Sedimentology, Stratigraphic Evolution and Provenance of the Cambrian – Lower Ordovician Potsdam Group in the Ottawa Embayment and Quebec Basin

Title: Sedimentology, Stratigraphic Evolution and Provenance of the Cambrian – Lower Ordovician Potsdam Group in the Ottawa Embayment and Quebec Basin
Authors: Lowe, David
Date: 2016
Abstract: The Cambrian – Lower Ordovician Potsdam Group is a mostly siliciclastic unit that provides important insight into the paleoenvironmental, geologic and tectonic history of Early Paleozoic Laurentia.

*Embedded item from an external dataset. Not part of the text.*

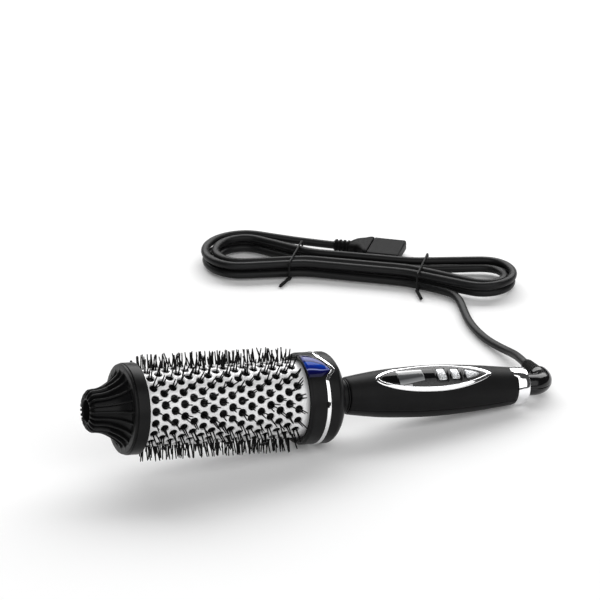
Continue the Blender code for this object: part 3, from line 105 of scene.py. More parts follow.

Nevertheless, in spite of 178 years of study the Potsdam in the Ottawa Embayment and Quebec Basin remains poorly understood. Also poorly understood is how the Potsdam relates with coeval strata regionally. In this work six siliciclastic paleoenvironments are recognized: (a) braided fluvial, (b) ephemeral fluvial, (c) aeolian, (d) coastal sabkha, (e) tide-dominated marine and (f) open-coast tidal flat. Fluvial strata were examined in particular detail and interpreted to consist of two end-member kinds. Braided fluvial deposits are dominated by low-relief bars formed in wide, shallow channels; however where basement structures limited the lateral growth of channels, flows were deeper and bar deposits thicker and higher angle. In contrast, ephemeral fluvial strata are dominated by sheetflood splay sedimentation with rare preservation of scour-filling supercritical bedform strata – all later subjected to aeolian reworking. In the upper Potsdam, alternating ephemeral and braided fluvial strata provide a record of climate change, which, respectively, correlate with documented global cool (arid) and warm (humid) periods during the Late Cambrian and Early Ordovician. Three allounits are recognized in Potsdam strata, recording regional episodes of sedimentation and facilitating correlation with coeval strata throughout eastern North America. These correlations, aided with provenance data from detrital zircons, show that changes in the areal distribution of sediment supply, accommodation and deposition/erosion were principally controlled by episodic reactivation of the Neoproterozoic Ottawa graben, which then periodically modified the stratigraphic expression of the ongoing Sauk transgression. Specifically, episodes of tectonic reactivation occurred during late Early to Middle Cambrian (allounit 1), late Middle to early Late Cambrian (allounits 2 – 3 unconformity), and Earliest Ordovician (allounits 3 – 4 unconformity). The earliest episode is correlated to regional extension of southern Laurentia, whereas the latter two are linked to peri-Laurentian accretion events that triggered reactivation of the Ottawa graben via the Missisquoi oceanic fracture zone.